How to Remove the Old Door and Frame
- Begin by removing the trim on the old door, the casing on the inside, and the brick mold on the exterior. Both may be reused if removed carefully without breaking them.
- Using the prybar, pry the molding from the door and wall. It will be very easy to damage sheetrock on the interior; try to pry from the door side. Pry the casing out a little at a time: if one end is pried out and that end is used to pull the entire piece off, it will likely break. The interior casing is most likely fastened in place with finishing nails and should come off with little effort.
- The exterior molding (called brick mold) may be held in place with screws. Examine it carefully and if any screws are found, remove the screws. Using the prybar, again carefully pry the brick mold off and set aside.
- The sides of the door are now exposed. Look carefully for the screws and/or nails fastening the door frame to the studs behind it. Remove any screws in the sides, top, and bottom. The threshold is usually held down with screws.
- If the door frame is held in place with nails, it can be pried free with the crowbar, but this will most likely destroy the frame. In the pictures, the door and frame was to be reused elsewhere; a sawzall was used to reach into the gap between the door frame and the stud and simply cut the nails off. A bare hacksaw blade can be used as well, though it will take a little more work.
- With the door free of the studs, tip the entire assembly to the outside and set it aside. The door and door jamb will come out as one piece, so make sure the door is closed (and preferably locked) so that it doesn't swing open during removal.
How to Hang the New Prehung Door
- With the old door out of the way, clean up any debris. Brush down the exposed studding and either remove or drive in any exposed nails. Make any repairs necessary to the framing; older construction particularly may need a little TLC here. The floor under the threshold in the pictures, for example, was in very poor condition; it had not been installed correctly 30 years ago and support for the threshold was nearly nonexistent. Expect to do some repairs on older homes.
- Carefully measure the new door frame and the opening. The opening should be about ½" wider and ¼" taller; ideally there will be ¼" of space on both sides and the top of the door after setting it into place. In the photos, the old door was several inches wider and taller than the new door; additional framing had to be added. If the opening is too small it will have to be re-framed and, as it is likely a load bearing wall, is probably best left to a professional.

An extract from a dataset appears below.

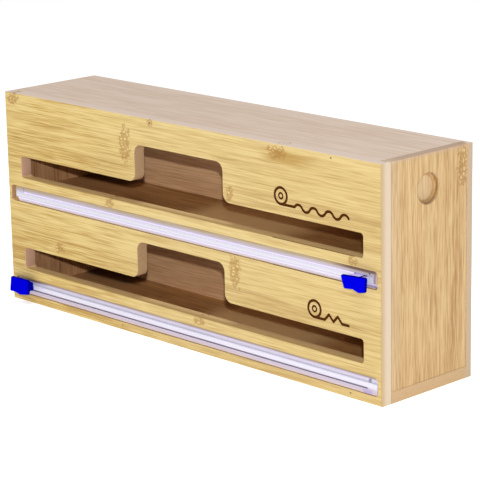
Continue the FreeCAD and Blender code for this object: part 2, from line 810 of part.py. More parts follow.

It's one thing to nail on a couple of extra studs as is done in the photos and quite another to remove the side studs and door header (that is holding the roof up), cut the opening wider, and re-frame both the rough door opening and header.

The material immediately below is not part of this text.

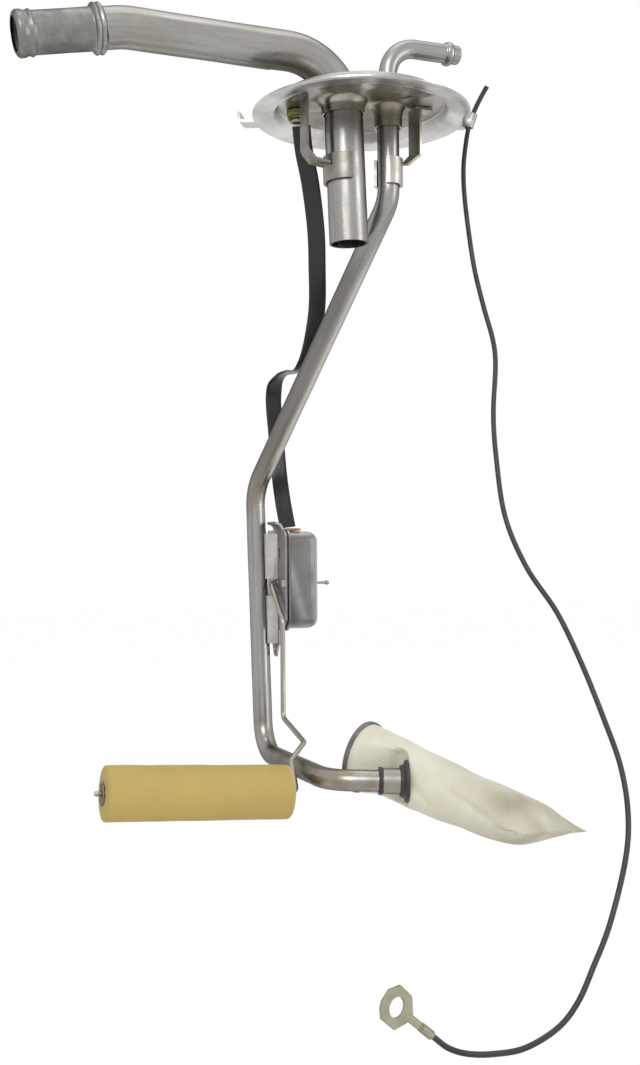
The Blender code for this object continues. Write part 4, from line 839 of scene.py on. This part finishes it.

- Remove any shipping screws from the door and jamb. There is likely a screw at the top to keep the door from opening and there may be other braces intended to hold the door and jamb together during transportation. Open and close the door to make sure it will open; installing the door only to find that it will not open because it's screwed shut is not what you want to happen!

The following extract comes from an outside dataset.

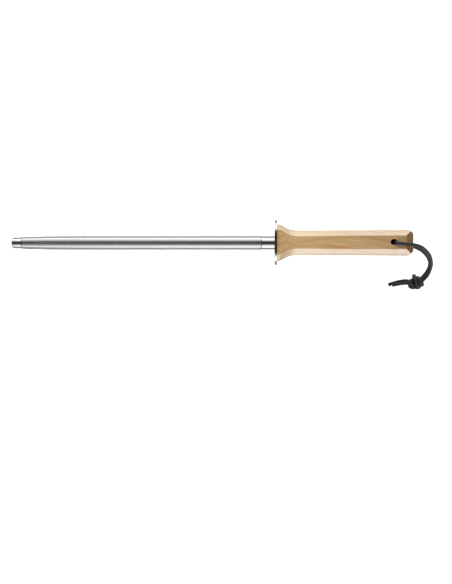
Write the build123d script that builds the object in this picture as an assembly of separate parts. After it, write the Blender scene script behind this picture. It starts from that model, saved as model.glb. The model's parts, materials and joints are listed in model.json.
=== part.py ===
from build123d import *
import math
import os

os.makedirs("parts", exist_ok=True)

# Butcher's sharpening steel lying on a table, rod tip to -X, handle to +X.
# It rests on the lower edge of its guard and on the rod tip, so the rod slopes down to the tip.
# Everything is in millimetres. The tool is drawn level first, along X, with the tip-side face of
# the guard at x = 0, and is then tilted and set down on the table at z = 0.

# Rod
rod_length = 250.0
tip_diameter = 10.4
tip_length = 10.0
tip_dome_radius = 8.2
tip_rest_from_end = 1.9
step_length = 0.5
flute_start_diameter = 11.1
flute_shoulder_diameter = 12.5
flute_shoulder_from_tip = 36.0
flute_diameter = 12.8
flute_full_from_tip = 70.0
collar_diameter = 12.4
collar_length = 11.6
tang_diameter = 8.0
tang_length = 85.0
tang_chamfer = 1.5

# Guard
guard_size = 41.0
guard_thickness = 2.4
guard_corner_radius = 12.5
guard_edge_radius = 0.4

# Handle: square in section with broad corner chamfers, flared towards the guard
handle_length = 124.6
flare_size = 33.2
waist_size = 22.2
butt_size = 23.4
lip_length = 2.2
flare_length = 13.2
flare_round = 8.0
waist_round = 26.0
facet_width = 5.2
facet_edge_radius = 2.0
corner_share = 0.75
side_bevel_length = 3.6
side_bevel_depth = 3.8
face_bevel_length = 7.0
face_bevel_depth = 6.0
lace_hole_diameter = 5.8
lace_hole_from_butt = 18.5
lace_hole_chamfer = 0.5
hole_mouth_height = 11.67
tang_bore_diameter = 9.5
tang_bore_depth = 90.0

# Lace lanyard: the middle of the lace passes through the hole, both halves run down to a knot on
# the table, and two tails come out of the knot. Its solids are plain round tubes.
lace_diameter = 2.8
arc_share = 0.45
knot_length = 12.0
knot_width = 12.6
knot_height = 7.6
knot_edge_radius = 2.8
knot_turn = 16.0
knot_clearance = 0.2
knot_centre = (197.8, -35.7)

# The loop leaves the knot, climbs to the underside of the butt, goes up through the hole, lies
# along the top of the handle and comes down outside itself to the knot.
loop_route = [
    (199.2, -33.7, 4.2), (201.6, -31.9, 4.5), (204.1, -29.9, 5.0), (206.5, -27.1, 5.6), (208.5, -23.7, 6.4),
    (209.5, -19.8, 7.4), (209.3, -15.9, 8.6), (207.0, -11.7, 9.8), (203.5, -8.0, 10.9), (199.1, -5.0, 11.9),
    (194.2, -2.8, 12.8), (188.6, -1.5, 13.4), (182.4, -0.8, 13.7), (176.9, -0.3, 13.8), (172.5, 0.0, 13.9),
    (170.3, 0.0, 15.8), (170.0, 0.0, 19.8), (169.6, 0.0, 27.3), (169.1, -0.1, 34.7), (168.8, -0.2, 38.9),
    (170.7, -0.7, 40.7), (174.4, -1.4, 41.2), (180.0, -1.9, 41.4), (185.6, -2.5, 41.0), (190.9, -3.4, 38.9),
    (196.1, -5.2, 34.9), (201.0, -7.9, 29.6), (205.0, -11.3, 24.2), (207.7, -15.2, 19.2), (209.1, -18.9, 15.0),
    (209.4, -22.9, 11.6), (208.6, -27.0, 9.0), (206.9, -31.2, 7.2), (204.6, -34.9, 5.7), (201.9, -37.9, 4.7),
]
upper_tail_route = [
    (194.6, -34.6, 3.0), (191.2, -34.2, 2.9), (187.2, -34.0, 2.4), (182.6, -34.4, 1.8), (177.4, -35.8, 1.5),
    (171.9, -37.9, 1.5),
]
lower_tail_route = [
    (194.6, -37.9, 3.0), (191.0, -37.5, 2.9), (186.8, -37.3, 2.4), (182.0, -37.9, 1.8), (176.0, -39.6, 1.5),
]

guard_drop = guard_size / 2
rest_span = rod_length - tip_rest_from_end + guard_edge_radius
rest_angle = math.degrees(math.atan((guard_drop - tip_diameter / 2) / rest_span))
handle_end = guard_thickness + handle_length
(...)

- Slide and tip the new door and frame into place; an extra pair of hands will help a lot here. If an exterior door, take care not to bend the threshold at the bottom when you tip the assembly; it is easy to either bend it or tear it completely off the frame. Make sure that the door will clear any flooring, especially any hardwood flooring that has been installed after initial construction. Such flooring may well be higher than expected.
- Check that the hinge side of the door is plumb - that is perfectly vertical. Likely it will not be as the floor may not be level or the studs on the side may not be vertical. Holding the door frame in place, open and close the door a couple of times. Check that it opens easily and that, when closed, the gap on the knob side is even all the way up. If it is not, "rack" the frame slightly; push either the top or bottom (but not both) slightly to one side. Recheck that the door opens and closes well and that the gap is even. Repeat as necessary.
- With the door positioned, it's time to fasten it in place. Start at the hinge side; remove one of the screws in the center hinge and replace it with a 2½" or 3" screw. This is where the drill or screwgun will come in handy - it will be much easier to drive those long screws with a drill than with a screwdriver. With a shim the exact thickness as the gap between the jamb and the stud, drive the screw through the shim and into the stud. Just snug it - don't tighten it fully yet. Re-check that the door opens and closes properly. Repeat with the other two hinges, one long screw per hinge, and re-check the door swing. Tighten all screws, but not to the point that it bends the door jamb.
- On the other side of the door, the weather stripping can often be bent back, allowing just enough room to drive a screw and cover it with the weather stripping. Repeating the process with the shims, put three screws through the knob side of the door jamb, through a shim, and into the stud, checking the door swing with each screw.
- Tighten the screws and, again using shims, drive a couple through the top of the jamb. Screw the threshold down to the floor beneath it. Check the door swing a final time; the whole frame can likely be "tweaked" a small amount if necessary by tightening specific screws or, at worst, changing out a shim for a thicker or thinner one.
- Using the expanding foam type of caulking, caulk the gaps between the door jamb and the studding. Take care not to put too much foam in; it will expand and can push the jamb out, bending it. Trim any excess with a knife.
- Re-install any molding that was removed or, as necessary, cut and install new casing and brick mold. Interior casing should be nailed on with finishing nails, while brick mold should be screwed into place with several screws on each side after caulking the area with latex caulk. Installing most pre-hung doors will include painting but not priming as they come pre-primed - choose your color and paint. You're done, although a very popular and useful accessory is a new storm door to go along with the new exterior door.
- The job in the photos took around 4 hours for two people. It would have gone some quicker, but the extra framing had to be purchased, cut and nailed into place. It still needs molding installed as well, but that will mean some sheetrock work inside as well as additional siding installed outside; this door was nearly 4" narrower and 2" shorter than the one that came out. You are unlikely to run into that, but it is always a possibility with older homes. Doors are pretty standard today, and unless you are willing to pay for a custom made door you will have to take what is available.